In 1900, at age thirty-nine, Dallin moved to Arlington, MA. To support his family, which included three sons, Dallin took teaching assignments at the Massachusetts Normal Art School (now Massachusetts College of Art and Design) from 1900–1941 while actively pursuing commissions and exhibiting his work. He was commissioned by the Winfield Robbins family to make a statue for the garden beside the town library. Symbolic of Arlington’s first inhabitants, the Menotomy Hunter was created at his home on Orchard Avenue and cast in bronze at an iron works in Brooklyn, NY. The iconic, larger-than-life bronze statue sits in a Winfield Robbins Memorial Garden between Robbins Library and the Town Hall.

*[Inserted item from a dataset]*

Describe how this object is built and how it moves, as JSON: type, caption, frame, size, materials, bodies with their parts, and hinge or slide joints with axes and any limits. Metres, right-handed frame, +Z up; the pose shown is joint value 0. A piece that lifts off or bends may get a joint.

The road to success as a sculptor for Dallin was not easy, but he was tenacious in its pursuit as evidenced by his equestrian statue of Paul Revere. He won the competition in 1883, but it would take seven versions and fifty-eight years before the statue was unveiled in Boston’s North End.

Completed at the same time as the Hunter, Appeal to the Great Spirit, the last statue in the Epic of the Indian series, won the gold medal at the Paris Salon in 1909. Highly sought after by American cities, the statue of a Native American on horseback, arms-outstretched, greets visitors at the main entrance to the Museum of Fine Arts in Boston, MA, insuring his place in the world as a celebrated American sculptor.

Cyrus Dallin created many works on other subjects in addition to his Native American sculptures. Dallin’s Native American sculptures are compelling and his legacy assured, according to Paul Dobbs, Library Director at the Massachusetts College of Art and Design and former archivist.

“I think they’re tricky subjects, and … it raises difficult issues for us all,” Dobbs said, ”… you can’t look at a Dallin sculpture and not see you’re looking at a human being with whom you can identify … I think that’s the secret … his ability to represent the best of our humanity and the fact that he chose to do that for Native Americans at a time when nobody else was doing it.”